Wednesday, October 1, 2008

What is Occupation?

The United States people fund the Israeli occupation of Palestinian people and land. The bullets in the soldiers’ guns, their uniforms and tanks—it’s our money and therefore our responsibility to understand what exactly we are funding.

I’m not criticizing the internal crisis nor commenting on any discrimination or human rights violations inside Israel. I’m talking here of occupation. In brief, since 1967, Israel has occupied the West Bank, Gaza Strip (disengagement is a myth), Golan Heights and East Jerusalem (illegally annexed). Occupation is legal under international law, but Israel’s occupation hasn’t been conducted according to international law; this occupation has committed endless human rights violations against the occupied.

What is occupation? Checkpoints and terminals; closures, sieges and curfews; tanks, guns and “targeted” killings; military prisons, courts and unending administrative detention; permits and id cards. More than a military presence, occupation here translates to denial of education, health, movement, life. Security can be invoked as an excuse for military occupation, but all people are human beings, and the cost of one people’s “security” should NEVER be another people’s insecurity and lives.
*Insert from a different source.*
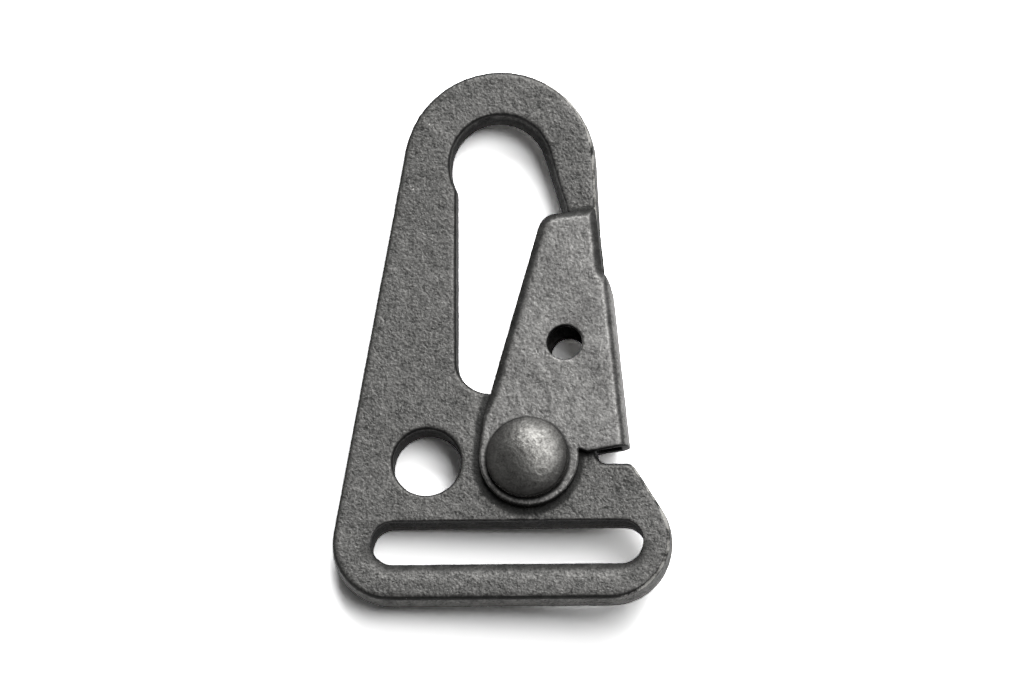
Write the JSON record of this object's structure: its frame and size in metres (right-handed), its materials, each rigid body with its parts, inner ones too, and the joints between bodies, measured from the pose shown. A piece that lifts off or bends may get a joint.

It’s weak to say that others suffer more, so Palestinian suffering is comparably little. It’s immoral to say there’s greater injustice elsewhere, so Israel’s human rights abuses are dismissible. It is dishonest to invoke atrocities to falsely applaud Israel as more humane, more free. A spectrum of human suffering should not be constructed, much less used to justify oppression and inequality.

Where there are gross and daily violations of human rights, we’re obliged to understand and challenge them--at home and abroad.